Sunday, May 1, 2011
Why can't you just let me have this!?
Know what sucks? When a person that is supposed to support you in everything that you do (whether it ends up not working out or not) doesn't support you and more or less just does everything that they can to hold you down, especially when you are doing everything in your power to get out and carve your own path.
That's kinda what I'm going through right now.

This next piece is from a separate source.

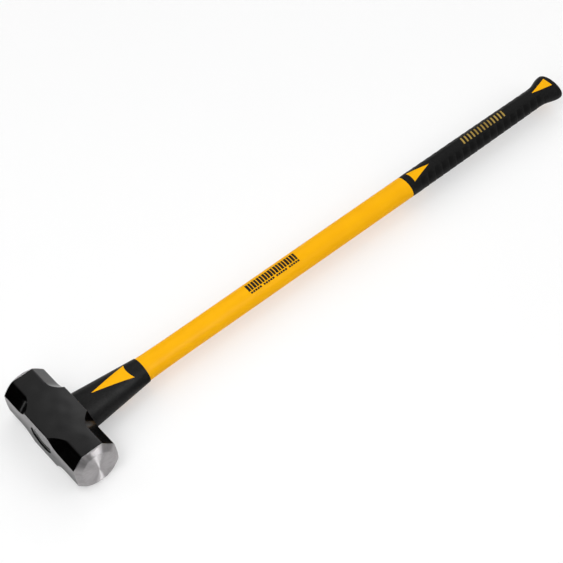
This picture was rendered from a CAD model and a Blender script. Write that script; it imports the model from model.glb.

The other day my mom was talking to me about my recent decisions: to apply to Uni and start the next chapter in my life. She instead wants me to go to the old community college that I tried before and only made it a semester because living with my family, going through all the drama that was going on at that time was causing my grades and concentration to slip horribly. That along with other circumstances beyond my control. She also wants me to move into a house that she may be moving into soon and as nice as that would be I don't want to, I need my freedom and for her to let me go a little bit. She's also worried that I'll get there, graduate and find a job that only pays $8 an hour and will eventually default on my loans. I won't let that happen. I'm smarter than she thinks. I know she's scared, because I am too but it's a good kind of scared. She's also worried about me finding a job when I move. I get where she's coming from, if I move then I have to quit my job, I will be in slightly unfamiliar territory, I'll be experiencing a lot of new things that I have always wanted to but haven't yet had the chance to. But I'll be fine. Her and my dad raised me quite well.
I realize that my mom brings up valid points but I'm already more than halfway through the process and if they say yes then I'm going. I want to make her and my Dad proud but it's hard to make her proud when she won't even let me go due to her own fears.
Sorry, I had to get that out. I pray that tomorrow goes well for me! I need it to like a fish needs water.